First of all, Andrei tested both at 3200 MHz, both of them at CL16. If only people actually read the page on which they did the SPEC testing. At the risk of sounding like a broken record, I'll repeat what Andrei has said many times - testing at a lower fixed frequency artificially inflates IPC by reducing the effective memory latency. Thus, testing for IPC should always be done at the highest possible frequency the architecture was designed to operate at. IPC is not independent of the frequency at which it is measured. This means that an i9 9900T with its lower clocks has higher IPC than an i9 9900K in any workload that is memory-bound.

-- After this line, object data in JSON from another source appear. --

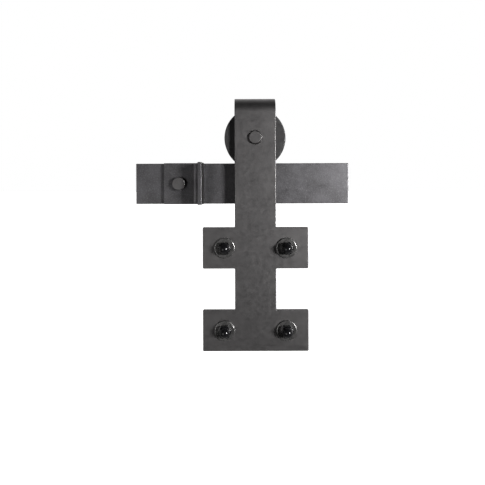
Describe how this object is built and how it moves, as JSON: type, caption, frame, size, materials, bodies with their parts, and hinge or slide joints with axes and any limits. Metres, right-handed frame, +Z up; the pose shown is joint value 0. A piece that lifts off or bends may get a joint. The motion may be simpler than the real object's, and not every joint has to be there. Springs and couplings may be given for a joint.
{
  "type": "sliding barn door hardware",
  "caption": "Strap hanger with a grooved wheel that rolls along a flat wall rail on stand-offs, with a rail stop, for hanging a sliding barn door.",
  "frame": {"origin": "centre of the first stand-off's end face, on the wall plane and on the first wall screw's axis", "axes": "+X along the rail away from the stop, +Y into the wall, +Z up"},
  "size_m": [0.268, 0.1208, 0.3134],
  "materials": {
    "rail_steel": "satin powder coat",
    "hanger_steel": "satin powder coat",
    "wheel_steel": "satin powder coat, worn on the tread",
    "gloss_black_steel": "gloss black",
    "zinc_steel": "zinc plated",
    "bearing_steel": "ground and polished",
    "spring_steel": "blackened",
    "cage_brass": "turned",
    "nylon": "moulded",
    "rubber": "matt"
  },
  "bodies": {
    "rail_assembly": {"rail": "rail_steel", "standoffs": "rail_steel", "wall_screws": "zinc_steel", "screw_caps": "hanger_steel", "stop_bracket": "rail_steel", "stop_bumper": "rubber"},
    "hanger": {"hanger_strap": "hanger_steel", "axle_bolt": "hanger_steel", "axle_washer": "zinc_steel", "axle_nut": "zinc_steel", "axle_nut_insert": "nylon", "front_spacer": "zinc_steel", "back_spacer": "zinc_steel", "bearing_inner_race": "bearing_steel", "door_bolts": "gloss_black_steel", "door_washers": "gloss_black_steel", "cap_nuts": "gloss_black_steel"},
    "rolling_wheel": {"wheel": "wheel_steel", "bearing_outer_race": "bearing_steel", "bearing_shields": "zinc_steel", "retaining_rings": "spring_steel"},
    "ball_set": {"bearing_balls": "bearing_steel", "bearing_cage": "cage_brass"}
  },
  "joints": [
    {"name": "door_slide", "type": "slide", "parent": "rail_assembly", "child": "hanger", "axis": [1, 0, 0], "range_m": [-0.0373, 0.07]},
    {"name": "wheel_roll", "type": "hinge", "parent": "hanger", "child": "rolling_wheel", "pos_m": [0.0951, -0.03492, 0.0566], "axis": [0, 1, 0], "range_deg": [-70, 131]},
    {"name": "ball_orbit", "type": "hinge", "parent": "hanger", "child": "ball_set", "pos_m": [0.0951, -0.03492, 0.0566], "axis": [0, 1, 0], "range_deg": [-45, 84]}
  ],
  "couplings": [
    {"joint": "wheel_roll", "follows": "door_slide", "rad_per_m": 32.258},
    {"joint": "ball_orbit", "follows": "door_slide", "rad_per_m": 20.454}
  ]
}
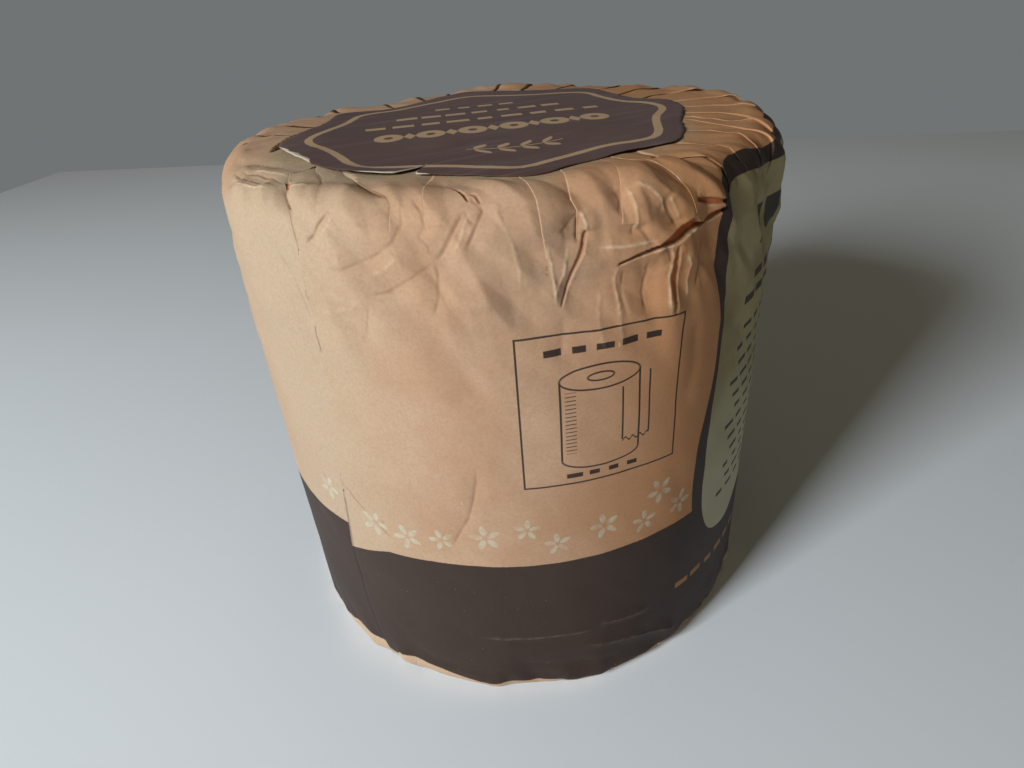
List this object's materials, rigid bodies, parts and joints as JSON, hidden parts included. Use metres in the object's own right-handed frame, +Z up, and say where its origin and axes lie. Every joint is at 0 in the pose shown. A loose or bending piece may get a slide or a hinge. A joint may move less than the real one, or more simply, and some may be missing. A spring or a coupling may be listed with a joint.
{
  "type": "wrapped toilet paper roll",
  "caption": "Toilet paper roll sealed in a printed paper wrapper, standing on end, its top pleated under a lobed glued label.",
  "frame": {"origin": "middle of the base, on the surface that the roll stands on", "axes": "+Z up along the roll's axis, -Y towards the front that carries the framed drawing"},
  "size_m": [0.1182, 0.1187, 0.1152],
  "materials": {
    "wrapper_paper": "matt printed wrapping paper, peach with a dark brown band, creased and pleated",
    "label_paper": "smooth coated label paper, dark brown with a tan border line, slight sheen"
  },
  "bodies": {
    "root": {"wrapped_roll": "wrapper_paper", "top_label": "label_paper"}
  },
  "joints": []
}
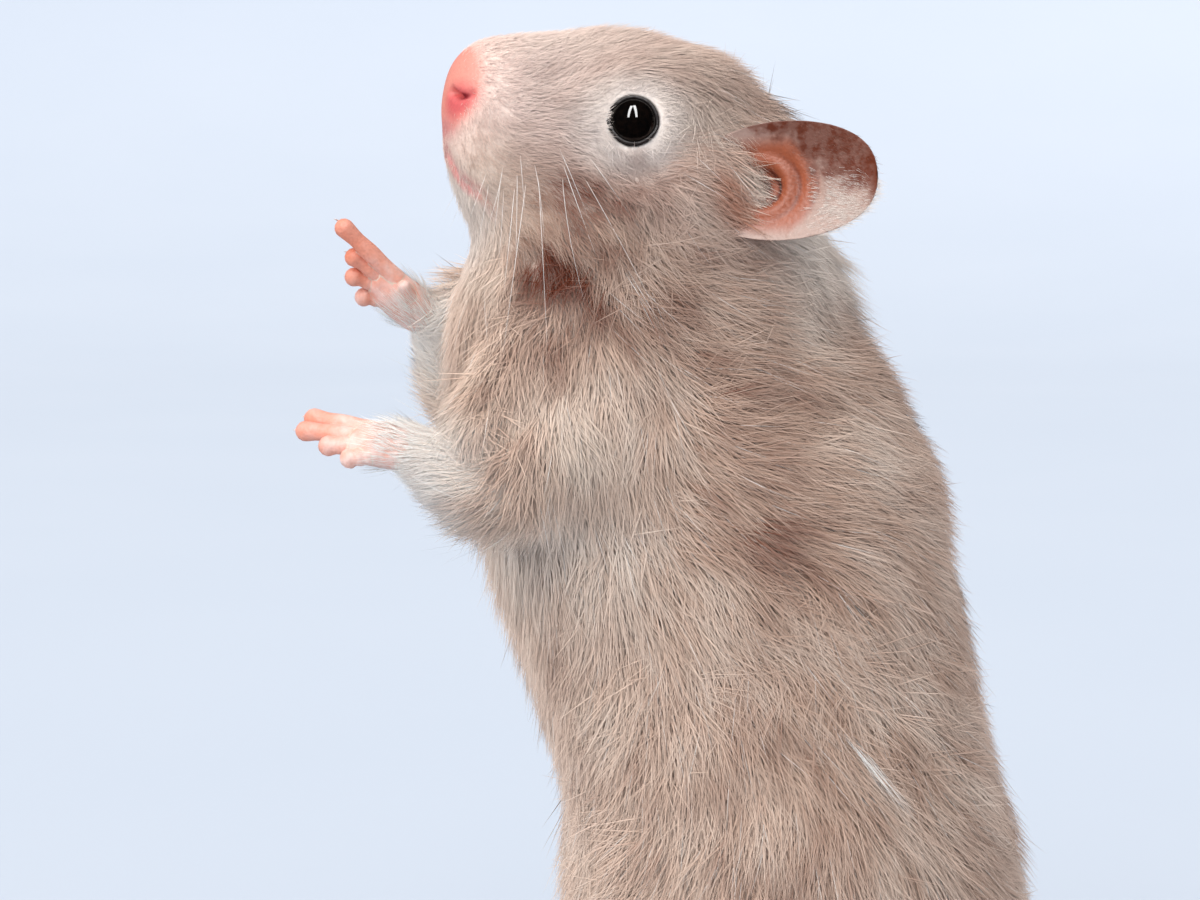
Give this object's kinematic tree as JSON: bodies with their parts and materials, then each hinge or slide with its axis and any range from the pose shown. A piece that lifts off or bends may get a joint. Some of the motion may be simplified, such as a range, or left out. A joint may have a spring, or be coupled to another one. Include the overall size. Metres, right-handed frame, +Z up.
{
  "type": "syrian hamster",
  "caption": "Syrian hamster as a still, life-size display model, standing upright on its hind feet with its head lifted and its forepaws raised.",
  "frame": {"origin": "on the floor, at the bottom centre of the whole outline's box", "axes": "+Z up, the nose and paws point towards -Y, the animal's left side is +X"},
  "size_m": [0.0558, 0.0858, 0.1311],
  "materials": {
    "coat": "soft beige-grey fur, darker at the roots and along the back",
    "pale_coat": "soft cream fur of the belly and throat",
    "bare_skin": "bare pink skin of paws, feet and tail, finely creased, with pale claws",
    "nose_skin": "moist pink nose pad",
    "ear_skin": "thin ear, pink inside at the root and grey-brown towards the tip, with fine down",
    "eye": "wet black eye, high gloss"
  },
  "bodies": {
    "root": {"nose": "nose_skin", "head": "coat", "neck": "coat", "chest": "coat", "rump": "coat", "left_foreleg": "coat", "right_foreleg": "coat", "left_thigh": "coat", "right_thigh": "coat", "left_shank": "coat", "right_shank": "coat", "belly": "pale_coat", "tail": "bare_skin", "left_forepaw": "bare_skin", "right_forepaw": "bare_skin", "left_hind_foot": "bare_skin", "right_hind_foot": "bare_skin", "left_ear": "ear_skin", "right_ear": "ear_skin", "left_eye": "eye", "right_eye": "eye"}
  },
  "joints": []
}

Therefore, Anandtech's testing is correct; The Stilt's results, even if they encompass a wider variety of workloads, doesn't paint a true picture.

It's quite surprising that there are still quite a few people around who insist on not believing objective facts, decrying them using the same tired, old arguments to suit their narrative, and the extent to which they resort to these arguments is almost pathological.

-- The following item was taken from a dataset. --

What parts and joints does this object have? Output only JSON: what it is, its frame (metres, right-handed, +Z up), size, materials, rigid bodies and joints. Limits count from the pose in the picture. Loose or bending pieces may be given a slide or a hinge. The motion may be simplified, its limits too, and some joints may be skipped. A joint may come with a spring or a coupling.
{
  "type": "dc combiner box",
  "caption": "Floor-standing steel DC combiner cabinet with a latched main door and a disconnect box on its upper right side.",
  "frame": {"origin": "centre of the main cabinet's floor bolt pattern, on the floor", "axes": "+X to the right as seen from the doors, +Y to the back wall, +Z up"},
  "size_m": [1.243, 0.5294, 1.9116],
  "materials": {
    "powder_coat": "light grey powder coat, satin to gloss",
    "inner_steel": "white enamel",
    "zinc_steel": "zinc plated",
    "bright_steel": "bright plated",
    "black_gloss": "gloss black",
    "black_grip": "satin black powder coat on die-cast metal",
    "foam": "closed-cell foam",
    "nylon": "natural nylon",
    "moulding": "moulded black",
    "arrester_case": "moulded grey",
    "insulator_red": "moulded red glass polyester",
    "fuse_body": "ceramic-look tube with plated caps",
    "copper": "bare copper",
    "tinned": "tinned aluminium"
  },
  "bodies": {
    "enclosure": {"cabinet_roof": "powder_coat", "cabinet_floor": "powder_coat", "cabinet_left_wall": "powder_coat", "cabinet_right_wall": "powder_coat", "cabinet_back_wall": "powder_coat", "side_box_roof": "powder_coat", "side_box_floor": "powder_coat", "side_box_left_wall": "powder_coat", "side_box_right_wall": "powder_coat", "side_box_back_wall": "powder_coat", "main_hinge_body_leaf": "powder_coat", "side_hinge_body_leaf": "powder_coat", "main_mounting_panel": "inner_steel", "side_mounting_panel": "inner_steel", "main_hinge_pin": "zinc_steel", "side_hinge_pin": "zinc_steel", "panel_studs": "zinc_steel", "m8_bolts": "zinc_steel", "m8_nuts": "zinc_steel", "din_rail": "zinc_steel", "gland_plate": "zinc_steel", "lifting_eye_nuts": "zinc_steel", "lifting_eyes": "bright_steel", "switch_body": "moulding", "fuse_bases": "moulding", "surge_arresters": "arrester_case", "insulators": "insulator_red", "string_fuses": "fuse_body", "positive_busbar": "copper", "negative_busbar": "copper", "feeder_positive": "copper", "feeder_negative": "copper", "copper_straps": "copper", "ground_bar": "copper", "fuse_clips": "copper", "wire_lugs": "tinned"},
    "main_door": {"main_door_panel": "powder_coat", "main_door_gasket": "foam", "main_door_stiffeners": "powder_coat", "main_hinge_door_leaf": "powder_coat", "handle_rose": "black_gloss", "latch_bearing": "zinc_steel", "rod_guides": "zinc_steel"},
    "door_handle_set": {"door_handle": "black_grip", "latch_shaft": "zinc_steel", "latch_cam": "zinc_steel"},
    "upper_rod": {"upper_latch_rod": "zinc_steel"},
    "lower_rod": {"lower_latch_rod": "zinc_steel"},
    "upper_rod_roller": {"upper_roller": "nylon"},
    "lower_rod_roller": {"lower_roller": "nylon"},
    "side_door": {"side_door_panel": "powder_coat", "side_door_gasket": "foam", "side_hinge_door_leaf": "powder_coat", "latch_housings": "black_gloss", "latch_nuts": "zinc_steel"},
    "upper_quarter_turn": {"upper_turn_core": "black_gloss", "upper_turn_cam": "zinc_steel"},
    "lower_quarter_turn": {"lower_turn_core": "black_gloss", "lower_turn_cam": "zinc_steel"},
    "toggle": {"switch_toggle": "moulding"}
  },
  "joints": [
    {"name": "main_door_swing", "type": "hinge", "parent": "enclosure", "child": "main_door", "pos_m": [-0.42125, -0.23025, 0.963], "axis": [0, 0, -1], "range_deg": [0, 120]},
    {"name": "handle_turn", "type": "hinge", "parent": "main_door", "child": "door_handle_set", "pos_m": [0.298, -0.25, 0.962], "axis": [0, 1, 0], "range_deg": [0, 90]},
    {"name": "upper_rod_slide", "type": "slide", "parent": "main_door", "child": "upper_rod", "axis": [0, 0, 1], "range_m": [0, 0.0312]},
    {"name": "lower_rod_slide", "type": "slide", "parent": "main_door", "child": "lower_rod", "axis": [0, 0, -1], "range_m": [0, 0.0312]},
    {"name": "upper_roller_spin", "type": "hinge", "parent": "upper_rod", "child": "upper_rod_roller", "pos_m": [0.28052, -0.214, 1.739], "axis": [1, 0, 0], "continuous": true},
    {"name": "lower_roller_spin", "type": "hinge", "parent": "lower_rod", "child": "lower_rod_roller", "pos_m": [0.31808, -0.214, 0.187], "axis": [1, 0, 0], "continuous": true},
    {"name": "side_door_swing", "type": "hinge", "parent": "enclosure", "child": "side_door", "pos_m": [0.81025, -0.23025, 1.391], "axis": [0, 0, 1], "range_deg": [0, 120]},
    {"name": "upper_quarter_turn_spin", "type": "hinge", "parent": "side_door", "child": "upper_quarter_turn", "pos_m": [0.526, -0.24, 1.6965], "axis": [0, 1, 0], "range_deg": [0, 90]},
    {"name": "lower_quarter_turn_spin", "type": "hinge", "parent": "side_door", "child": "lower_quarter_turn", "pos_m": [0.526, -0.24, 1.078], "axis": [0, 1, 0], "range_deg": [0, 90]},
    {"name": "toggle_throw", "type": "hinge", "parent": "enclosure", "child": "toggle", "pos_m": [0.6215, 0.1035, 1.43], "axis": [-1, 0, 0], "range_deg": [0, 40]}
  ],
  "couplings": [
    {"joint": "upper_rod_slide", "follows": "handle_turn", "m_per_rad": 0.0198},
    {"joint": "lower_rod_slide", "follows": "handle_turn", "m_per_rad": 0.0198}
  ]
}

IntelUser2000 · Dec 8, 2019

tamz_msc said:
At the risk of sounding like a broken record, I'll repeat what Andrei has said many times - testing at a lower fixed frequency artificially inflates IPC by reducing the effective memory latency. Thus, testing for IPC should always be done at the highest possible frequency the architecture was designed to operate at. IPC is not independent of the frequency at which it is measured.

Ok, when you do ~~IPC~~ perf/clock tests, you do it for the purpose of finding out how they'll fare in the future with hypothetical scenarios.

Stilt didn't run his chips at 2.5GHz or some odd low frequency, he ran them at 3.8GHz, which is fairly high. Even in AT tests the difference in frequency between the 9900K and 3900X is only 7.5%. The point of fixing frequencies is especially valid because for whatever reason its easy to knock off 100MHz or 200MHz when its left to the CPU to auto boost to its max. And of course when you want to see how the architecture does you want to fix it anyway.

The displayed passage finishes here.